In another example called “All About The Cookies,” Brad explains how a client had called him with a catastrophe in production. Everything had been tested and should have been completely fine. There were no large media or marketing occurrences at that time, so this performance spike was an odd thing to see. Brad looked at the servers and saw some were handling a much higher load than others – not the same as when the tests had occurred. His client was using cookie persistence to spread the load evenly during the test, but since load generators were sticking to web servers, the entire test they ran was bad. After looking at the data, Brad could see that large numbers of users were logging into one particular application at the same time and it was causing CPU to spike. As a result, users were getting kicked off right when they logged on! The ultimate culprit: incorrect cookie usage.
Q&A With Brad Stoner
1) What is the impact of having performance testing tools installed on a virtual machine instead of a physical machine to generate load?
Brad: Honestly, to generate the load, I like to have a controller on a physical box. But, if I’m running a test from the cloud, it’s all virtual anyways. It’s hard to tell in reality if it’s virtual or physical box so unless it’s a perfect storm conditions (like in the “Neighbors” story), you’re not going to notice a difference. I’m just as confident running a test from a physical box – both from my controller and my load generators – as I am from a VM. I’m not phased anymore. Five years ago had you asked me, I would have said, “I’m not doing anything on a VM”. That’s come a long way.
2) You told a story of a tester who ran a report during a long-running load test because he suspected it might cause problems and wanted to see if that was the case. If the tester knew this report would cause errors, why didn’t he bring it up beforehand?
Brad: If you are familiar with a system and have an idea of where there might be a weakness, setting up and saying you are going to push that weakness causes the tester to look much closer at the system. If you do a test without really telling anyone, and it’s in plain view, it’s a lot easier to tell that this will be a significant problem by seeing what results. It’s great because the team will perform these activities, a surprise problem occurs and I can pinpoint it right then and there. Then we repeat it to stabilize the system and begin to isolate the one-offs very quickly.
3) How do you calculate the number of virtual users to test with?
Brad: That’s a good question. When looking at load testing profiles, we look at two things. The first is the amount of work being done on a system at a transactional rate. Second is the number of virtual users. If you mess with those two things, you can really have problems with your performance results. You need to identify how long the use case takes in real life, how many times a use case needs to be executed, do the simple math to get your total concurrency and get your number of virtual users online.

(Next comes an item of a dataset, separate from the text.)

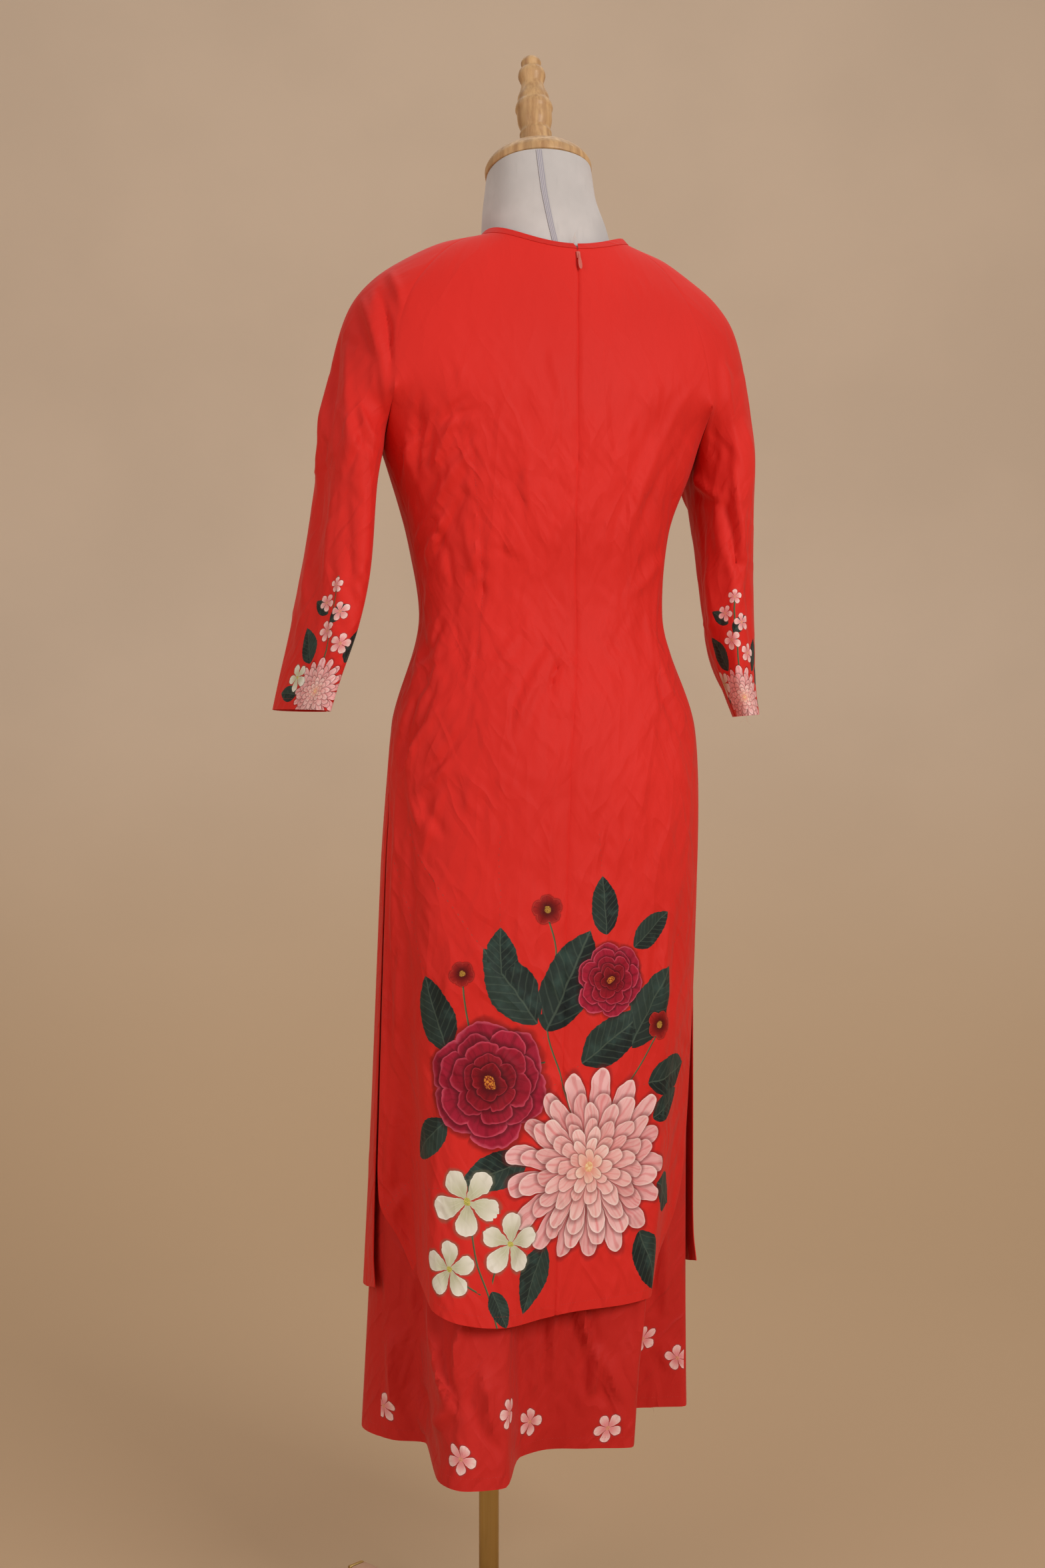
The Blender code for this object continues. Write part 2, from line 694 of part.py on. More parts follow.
def wooden_top(finish):
    """The cap and the finial stand square on the neck's tilted top."""
    top = bpy.data.objects.new("neck_top", None)
    top.location = (0, 0, CAP_HEIGHT)
    top.rotation_euler.x = math.radians(CAP_TILT)
    bpy.context.scene.collection.objects.link(top)
    cap = turned("neck_cap", CAP_PROFILE, finish, sides=32)
    finial = turned("finial", FINIAL_PROFILE, finish)
    finial.location.z = CAP_PROFILE[-1][1] + SEAM_GAP
    cap.parent = finial.parent = top


def stand(brass, wood):
    collar_top = FORM_BOTTOM - SEAM_GAP
    pole_foot = HUB_HEIGHT + SEAM_GAP
    pole = turned(
        "pole",
        [
            (POLE_RADIUS, pole_foot),
            (POLE_RADIUS, collar_top - 0.030),
            (0.0150, collar_top - 0.028),
            (0.0150, collar_top - 0.008),
            (0.0320, collar_top - 0.006),
            (0.0320, collar_top),
        ],
        brass,
    )
    pole.location = (POLE_X, POLE_Y, 0)
    hub = turned(
        "hub",
        [
            (HUB_RADIUS, 0.0),
            (HUB_RADIUS, HUB_HEIGHT - 0.012),
            (HUB_RADIUS - 0.006, HUB_HEIGHT - 0.004),
            (HUB_RADIUS - 0.012, HUB_HEIGHT),
        ],
        brass,
    )
    hub.location = (POLE_X, POLE_Y, 0)
    for number in range(3):
        turn = math.radians(LEG_TURN + 120 * number)
        leg = leg_bar(f"leg_{number + 1}", wood)
        leg.location = (POLE_X, POLE_Y, 0)
        leg.rotation_euler.z = -turn


def leg_bar(name, finish):
    """A flat bar along +Y that tapers to its end, with its top edges eased."""
    ease = 0.003
    rings = []
    for y, half in ((LEG_LENGTH, LEG_WIDTH / 2 - 0.001), (HUB_RADIUS + SEAM_GAP, LEG_WIDTH / 2)):
        rings.append(
            [
                (half, y, 0),
                (half, y, LEG_HEIGHT - ease),
                (half - ease, y, LEG_HEIGHT),
                (-half + ease, y, LEG_HEIGHT),
                (-half, y, LEG_HEIGHT - ease),
                (-half, y, 0),
            ]
        )
    return loft(name, rings, finish, sharp_degrees=20)


def centre_on_base():
    middle = bpy.data.objects.new("base_middle", None)
    middle.location = BASE_MIDDLE
    bpy.context.scene.collection.objects.link(middle)
    for obj in bpy.context.scene.objects:
        if obj is not middle and obj.parent is None:
            obj.parent = middle


def build():
    clear_scene()
    red = material("tunic_cloth", CLOTH_RED, 0.55)
    deep_red = material("skirt_cloth", SKIRT_RED, 0.58)
    linen = material("form_cover", FORM_LINEN, 0.85)
    honey = material("honey_wood", HONEY_WOOD, 0.35)
    tan = material("leg_wood", LEG_WOOD, 0.5)
    brass = material("brass", BRASS, 0.3, metallic=1.0)
    pink = material("zip_metal", ZIP_PINK, 0.35, metallic=0.6)
    back_panels(red)
    front_panel(red)
    sleeve("sleeve_left", 1, LEFT_SLEEVE, red)
    sleeve("sleeve_right", -1, RIGHT_SLEEVE, red)
    neck_band(red)
    zip_slider(pink)
    zip_pull(pink)
    skirt(deep_red)
    waistband(deep_red)
    form_torso(linen)
    wooden_top(honey)
    stand(brass, tan)
    centre_on_base()


build()
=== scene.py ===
# %% [markdown]
# # A red ao dai on a dress form
# The outfit is a long tunic with raglan sleeves, a zip down the back and slit sides, over a long skirt.
# A limbless form on a brass pole wears it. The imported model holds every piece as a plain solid, so
# the first cell loads it. All that follows is modelled around those solids, in the same frame.

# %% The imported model
import math
from types import SimpleNamespace

import bpy
import numpy as np
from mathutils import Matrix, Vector


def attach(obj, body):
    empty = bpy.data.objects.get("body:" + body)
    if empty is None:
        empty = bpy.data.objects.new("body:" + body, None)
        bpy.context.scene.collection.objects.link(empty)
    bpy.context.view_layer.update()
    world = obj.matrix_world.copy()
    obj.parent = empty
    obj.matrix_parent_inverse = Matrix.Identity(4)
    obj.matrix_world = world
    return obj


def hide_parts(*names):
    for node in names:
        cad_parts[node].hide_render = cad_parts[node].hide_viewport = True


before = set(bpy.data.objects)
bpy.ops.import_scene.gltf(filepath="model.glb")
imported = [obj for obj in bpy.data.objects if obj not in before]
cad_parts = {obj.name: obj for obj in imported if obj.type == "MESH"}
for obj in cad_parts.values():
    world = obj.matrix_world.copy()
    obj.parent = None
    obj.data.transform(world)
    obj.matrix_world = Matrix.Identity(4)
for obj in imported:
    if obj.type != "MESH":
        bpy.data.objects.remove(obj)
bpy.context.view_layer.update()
BODY = "garment_and_stand"
PULL_BODY = "zip_pull_tab"

# %% [markdown]
# ## Camera
# The picture was taken from behind, a little to the wearer's left, from waist height and level.
# A level camera keeps upright lines upright. The form's axis lies slightly right of the middle,
# which a small lens shift gives without turning the camera.

# %% Camera
PICTURE_WIDTH, PICTURE_HEIGHT = 1568, 2352
FOCAL_PIXELS = 2750  # the picture's own focal length in its pixels
AXIS_PIXEL = 808  # where the form's axis falls across the picture
SENSOR = 36.0
CAMERA_DISTANCE = 2.05
CAMERA_HEIGHT = 0.95
TOWARDS_CAMERA = np.array([0.292, 0.956, 0.0])
PICTURE_RIGHT = np.array([-0.956, 0.292, 0.0])
BASE_MIDDLE = np.array([-0.012, 0.0, 0.0])  # the form's axis stands here

camera_data = bpy.data.cameras.new("camera")
camera_data.sensor_width = SENSOR
camera_data.lens = SENSOR * FOCAL_PIXELS / PICTURE_HEIGHT
camera_data.shift_x = -(AXIS_PIXEL - PICTURE_WIDTH / 2) / PICTURE_HEIGHT
camera_data.clip_end = 50
camera = bpy.data.objects.new("camera", camera_data)
camera.location = BASE_MIDDLE + CAMERA_DISTANCE * TOWARDS_CAMERA + [0, 0, CAMERA_HEIGHT]
camera.rotation_euler = (math.radians(90), 0, math.atan2(-TOWARDS_CAMERA[0], TOWARDS_CAMERA[1]) + math.pi)
bpy.context.scene.collection.objects.link(camera)
bpy.context.scene.camera = camera
print("lens in mm:", round(camera_data.lens, 2))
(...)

4) When generating load tests, is it not possible to have functional or integration testing run (for example, with Selenium testing)?
Brad: It’s possible. If you have an internet facing app, you can do what you want. You can have regression testing, functional testing, manual or by hand. It’s on the right path to get all of these activities to occur at the same time. In performance, if looking at the 80/20 rule, you’re not treating a lot of pieces of the application. So, the more pieces you can get in there to better emulate what going on in production, the more defects you will find and the more success you are going to have when the application launches. You might have to use other tools, but what’s important is how you’re exercising the application, that’s the main focus.

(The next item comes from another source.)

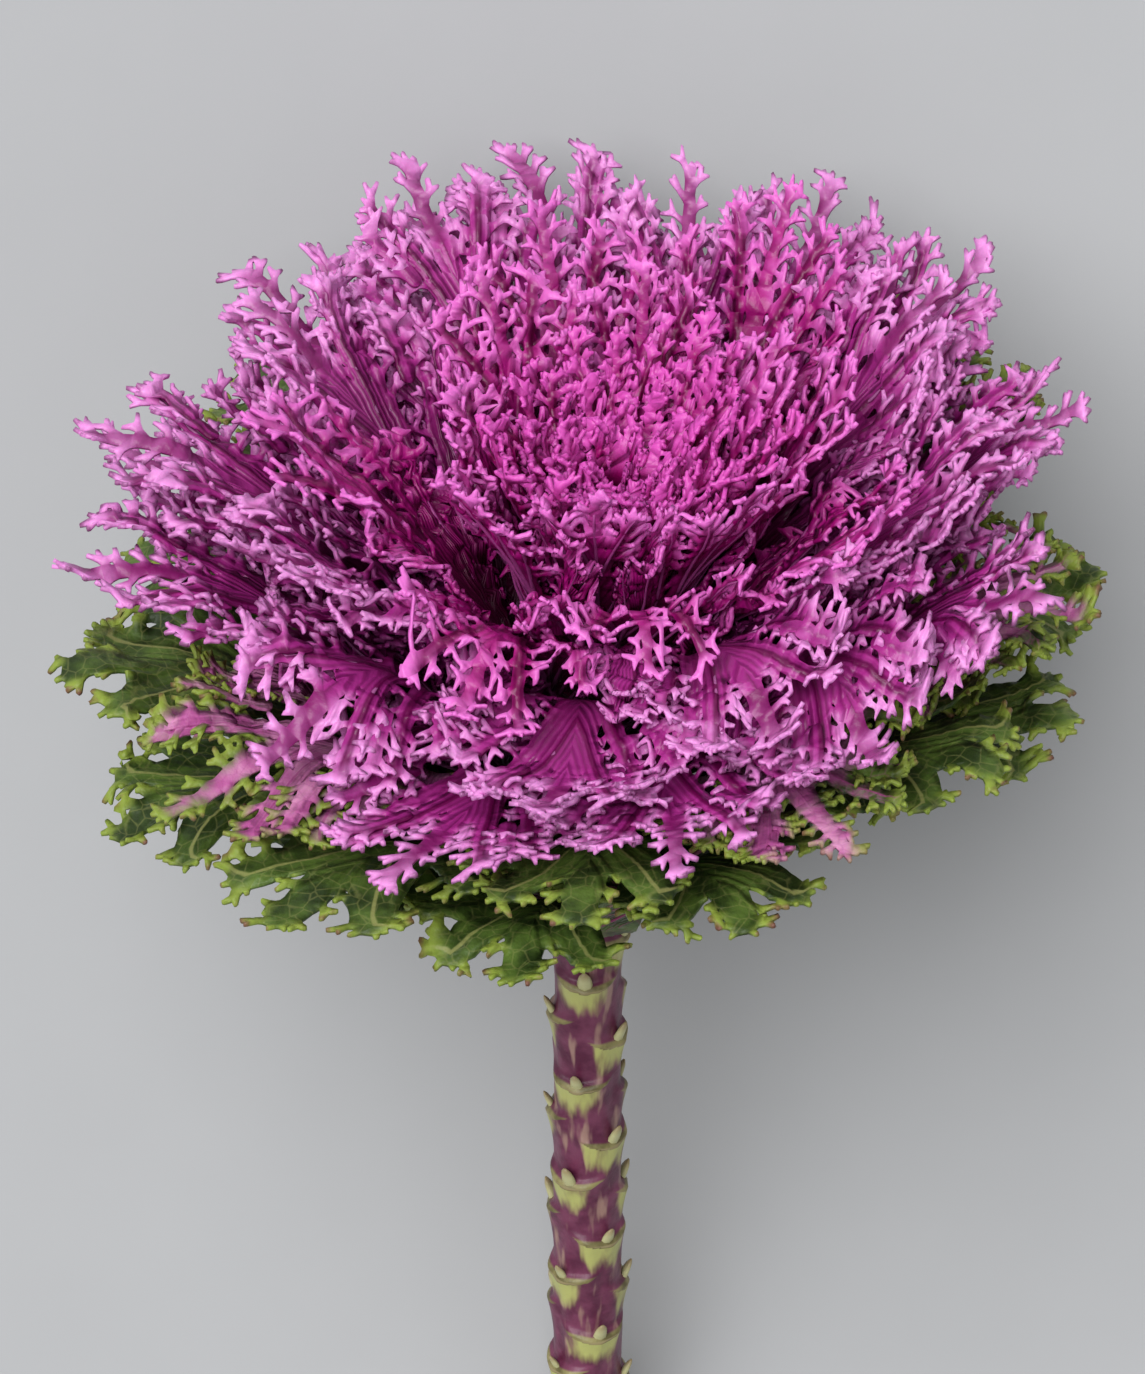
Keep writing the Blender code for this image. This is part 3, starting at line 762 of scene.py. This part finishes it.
def stem_object(finish):
    """The stem with its scars' ledges at full detail, and its bud stubs."""
    heights = np.linspace(-STEM_BELOW, STEM_TOP, FINE_RINGS)
    turns = np.arange(FINE_SIDES) * (360.0 / FINE_SIDES)
    u, turn = np.meshgrid(heights, turns, indexing="ij")
    swell, rim, patch = stem_surface(u, turn)
    flutes = FLUTE * np.sin(np.radians(turn * FLUTES) + 60.0 * u)
    mesh = Mesh()
    fields = np.stack([rim, patch, 0.0 * u, 0.0 * u], axis=-1).reshape(-1, 4)
    mesh.add_wall(around(stem_radius(u) + swell + flutes, u, turn), fields)
    for height, centre in scar_places():
        add_bud(mesh, height, centre)
    return mesh.object("fine_stem", finish, 0.0)


def add_bud(mesh, height, centre):
    """A blunt bud stub that leans out over its scar."""
    draw = random.Random(int(-height * 1e6))
    share = np.linspace(0.0, 1.0, BUD_RINGS)
    size = draw.uniform(0.85, 1.15)
    radii = BUD_RADIUS * size * np.sqrt(np.maximum(0.10, 1.0 - share ** 6)) * (1.0 - 0.35 * share)
    radial = stem_radius(height) - 0.0002 + BUD_LEAN * share
    up = height - BUD_SINK + BUD_LENGTH * size * share
    angle = 2.0 * math.pi * np.arange(BUD_SIDES) / BUD_SIDES
    r = radial[:, None] + 0.6 * radii[:, None] * np.cos(angle)
    turn = centre + np.degrees(radii[:, None] * np.sin(angle) / r)
    fields = np.zeros((r.size, 4))
    fields[:, 2] = 1.0
    fields[:, 0] = np.repeat(share, BUD_SIDES)
    mesh.add_wall(around(r, up[:, None] + 0.0 * r, turn), fields)


def srgb(red, green, blue):
    """A linear colour from 0-255 display values."""
    values = [value / 255.0 for value in (red, green, blue)]
    return [v / 12.92 if v <= 0.04045 else ((v + 0.055) / 1.055) ** 2.4 for v in values] + [1.0]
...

5) What do you think would be a good remedy for database connection or session timeouts?
Don’t kill persistent connections (with firewall issues). It’s done as a protective measure. Applications aren’t that resilient. When performance testing, you’re not focused on resilience. Negative testing is a great way to see what can happen from these activities. If you can do it, kill connections, bring down a server or database and pass the data to Operations or Development Operations and say if this is what you see, here’s the problem. Use the data to define the incident quickly. Always look at database connection pooling. I will never write a test report again and say everything’s good without looking at trends in connections, threads, open cursors and 10-12 other areas of an application that may come back to bite you if you tested longer. Look at response time and CPU, but really dig down to other things that interact with the user, to ensure that those don’t have some kind of wobble or negative performance trend in them.

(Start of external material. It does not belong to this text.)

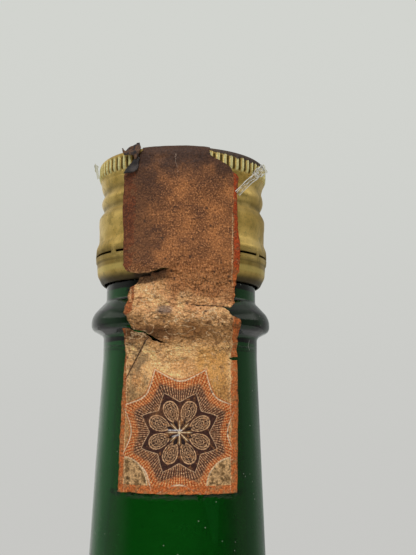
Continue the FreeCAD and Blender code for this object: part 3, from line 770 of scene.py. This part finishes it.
def rosette(finish, across, down, sizes, base, fine):
    """Eight-pointed guilloche rosette: hatched star, dark fringe, solid star and looped petals."""
    x = across - sizes.star_across
    y = sizes.star_drop - down
    reach = (x * x + y * y).root()
    angle = y.angle(x)
    eighth = (angle / (math.tau / 8)) % 1 - 0.5
    folded = abs(eighth) * 2
    hatch = (angle * 120 + (fine - 0.5) * 9).sine()
    broken = fine.rise(0.36, 0.5)
    outer = star_edge(folded, 11.55, 8.75, 2.0)
    fringe = star_edge(folded, 8.9, 7.2, 1.5)
    solid = star_edge(folded, 7.1, 5.15, 1.4)
    hatch_tone = hatch.rise(-0.25, 0.5) * broken * 0.75
    dots = (reach * 15 + hatch * 0.6).sine().rise(0.3, 0.9) * 0.6
    hatched = finish.coats(sizes.orange, (hatch_tone, (238, 190, 128)), (dots, (140, 60, 28)))
    rays = (angle * 112 + (fine - 0.5) * 8).sine().rise(-0.1, 0.8) * fine.rise(0.4, 0.52)
    rows = (reach * 11 + rays * 0.8).sine().rise(0.2, 0.9) * 0.55
    dark = finish.coats((84, 56, 42), (rays * 0.85, (228, 180, 134)), (rows, (72, 44, 32)))
    turn = eighth * (math.tau / 8)
    along = reach * turn.cosine()
    aside = reach * turn.sine()
    fan = aside / (0.78 + along * 0.12)
    stretch = (along - 3.72) / 1.86
    petal = (stretch * stretch + fan * fan).root()
    wave = (along * 6.0).sine()
    loops = (fan * 2.6 + wave * 0.26 + (fine - 0.5) * 0.3) % 1
    twins = (fan * 2.6 - wave * 0.26 + (fine - 0.5) * 0.3) % 1
    nested = (petal * 3.4 + wave * 0.1) % 1
    lines = loops.near(0.5, 0.02, 0.12).most(twins.near(0.5, 0.02, 0.12)) * 0.65
    lines = lines.most(nested.near(0.4, 0.03, 0.12) * 0.85).most(petal.near(0.95, 0.02, 0.07) * 0.85)
    lines = lines * (0.35 + fine.rise(0.38, 0.55) * 0.65)
    inner = finish.mix(lines, (58, 36, 28), (240, 194, 146))
    centre = (2.6 - reach - folded * 0.9).rise(-0.3, 0.3) * folded.rise(0.25, 0.6)
    ray = (2.4 - reach).rise(0, 0.9) * (reach * (1 - folded) * (math.tau / 16)).rise(0.1, 0.02)
    drop_x = (along - 1.55) / 0.62
    drop_y = aside / (0.34 * (along / 1.7).least(1.15))
    drops = (drop_x * drop_x + drop_y * drop_y).rise(1.2, 0.8)
    worn = y.near(0.35, 0.03, 0.2) * x.near(-0.75, 0.9, 0.5)
    worn = worn.most((y - x * 0.3).near(-0.35, 0.05, 0.15) * x.near(-0.6, 0.45, 0.3))
    return finish.coats(
        base,
        ((outer - reach).rise(-0.05, 0.1), hatched),
        (reach.near(outer + 0.16, 0.02, 0.16) * 0.7, sizes.orange),
        (reach.near(outer - 0.14, 0.06, 0.14) * (0.4 + broken * 0.4), (232, 214, 182)),
        ((fringe - reach).rise(-0.4, 0.4) * (0.75 + 0.25 * broken), dark),
        ((solid + 0.1 - reach).rise(-0.05, 0.12) * 0.85, (214, 180, 142)),
        ((solid - 0.02 - reach).rise(-0.02, 0.12), sizes.ink),
        ((1.04 - petal).rise(-0.02, 0.06), inner),
        (centre * 0.55, (168, 128, 78)),
        (ray * 0.9, (244, 222, 184)),
        (drops, (40, 26, 24)),
        (worn * 0.75, (196, 196, 200)),
    )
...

Hopefully you were able to pick up a few knowledge points and lessons from Brad’s follies and experience in performance testing. After hearing quite a few examples of how things went wrong, we were able to learn how to make our tests better. Things such as connecting with agile and development teams more often, altering penetrations and performance testing among many other tidbits can completely change the outcome of your test and the end user experience.